Recentemente, o Instituto Brasileiro de Direito de Família noticiou o Projeto de Lei Número 7841/2010, apresentado na Câmara dos Deputados, pelo deputado federal Sérgio Barradas Carneiro, que trata sobre o protesto de dívidas alimentares. O projeto pretende equacionar as persistentes falhas jurídicas relacionadas ao débito alimentar, visando a proteção dos credores, em sua maioria filhos menores de idade.2
Embora ainda não prevista em lei, não existem óbices legais à inscrição do devedor de alimentos nos cadastros de proteção ao crédito, uma vez que tais medidas coercitivas são passíveis de serem determinadas com fundamento no direito à sobrevivência e a uma vida com dignidade, que se sobrepõem a eventuais direitos do devedor.
Assim como os alimentos são necessários para aqueles que os requerem, o crédito também é fundamental na vida do cidadão que, no mundo de hoje, depende de credibilidade para realizar diversas operações em sua vida cotidiana. Trata-se, portanto, de um meio eficaz de coerção sobre o executado que, sofrendo restrições severas, entenderá por bem pagar a dívida alimentar.
Em alguns países latino-americanos, as consequências podem implicar a impossibilidade de obter cartões de crédito, abertura de contas, exercer cargos eletivos, judiciais ou hierárquicos, impossibilidade de participação em licitações, além de ter o nome sujo na praça, até a regularização da dívida alimentar.
No Brasil, em recente provimento do Tribunal de Justiça de Pernambuco, foi determinado o protesto de um título judicial e a inscrição do nome do devedor de alimentos contumaz nos órgãos de proteção ao crédito. Nesse contexto, a medida pode ser requerida judicialmente pelo credor, mediante o pedido de uma certidão judicial que comprove a dívida, devendo ser registrada no cartório de protesto de títulos e documentos, para que o devedor efetue o pagamento em até 72 horas após ter sido comunicado. Caso o devedor não cumpra a obrigação, passará a sofrer as mesmas restrições impostas por lei àquele que tem o seu nome inscrito nos órgãos de proteção ao crédito por inadimplência.3
A tutela jurisdicional para a cobrança dos alimentos, adotada pelo atual Código, ainda é bastante falha, deixando brechas para o devedor se esquivar da obrigação que lhe é imposta por lei. É necessária a adoção de intervenções mais eficazes pelo Judiciário, de forma tal que o credor possa valer-se delas para ver satisfeito o seu direito.
Embora a maioria dos processos de alimentos tramite sob segredo de justiça, a inscrição do nome do devedor nos cadastros de proteção ao crédito não fere o direito à intimidade, pois as informações a serem registradas devem ser sucintas, informando apenas a existência de uma execução em nome do devedor.

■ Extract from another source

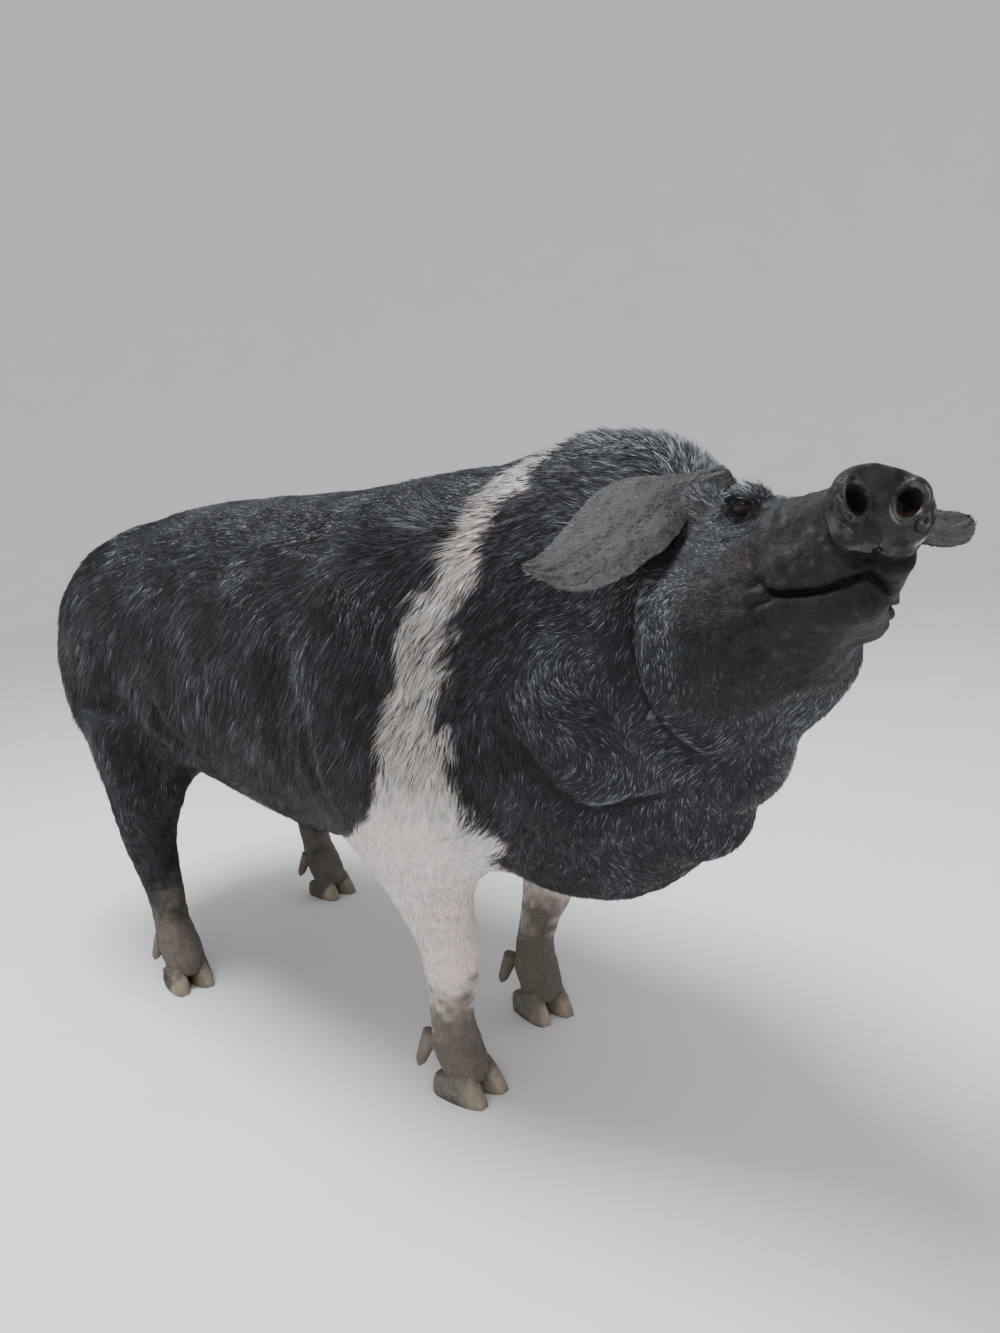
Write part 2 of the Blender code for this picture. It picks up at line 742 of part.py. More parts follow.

Além de surgir como possível medida coercitiva para solucionar o problema dos credores de alimentos, a eficácia da inscrição do nome do devedor nos cadastros de proteção ao crédito surge também para aliviar o número de processos judiciais em trâmite perante as Varas de Família, contribuindo para a celeridade e efetividade das decisões judiciais.
Assim, diante das inúmeras arestas que ainda restam no ordenamento jurídico pátrio, surge essa nova corrente, fundada na efetividade da Jurisdição, defensora de medidas mais severas, amparadas nos princípios constitucionais e nos direitos fundamentais, visando a garantir a segurança dos credores de alimentos, que necessitam do amparo legal para uma sobrevivência digna.
Notas
1 TJSP. Agravo Regimental número 990.10.088682-7/50000. Relator: Desembargador Adilson de Andrade. Julgamento em: 25/05/2010, publicado no DJSP de 08-10-2010. pg.1038. Disponível em: http://www.jusbrasil.com.br/diarios/20369962/djsp-judicial-1a-instancia-interior-parte-iii-08-10-2010-pg-1038
2 Protesto por Dívidas Alimentares. Boletim IBDFAM. Novembro/Dezembro 2010. pg 08.
3 O Conselho da Magistratura do Estado de Pernambuco, através do Provimento nº03/2008, em vigor a partir de 18 de setembro de 2008, editou norma que possibilita ao credor de pensão alimentícia requerer certidão judicial que comprove a dívida, e, a partir daí, registrá-la em Cartório de Protestos de Títulos e Documentos. Assim, o devedor será notificado para, no prazo de 72 horas, efetuar o pagamento e, caso não cumpra, passará a sofrer as mesmas restrições impostas na lei que trata dos protestos de títulos mercantis, notadamente a suspensão de créditos bancários e pagamento dos emolumentos fixados pelos cartórios.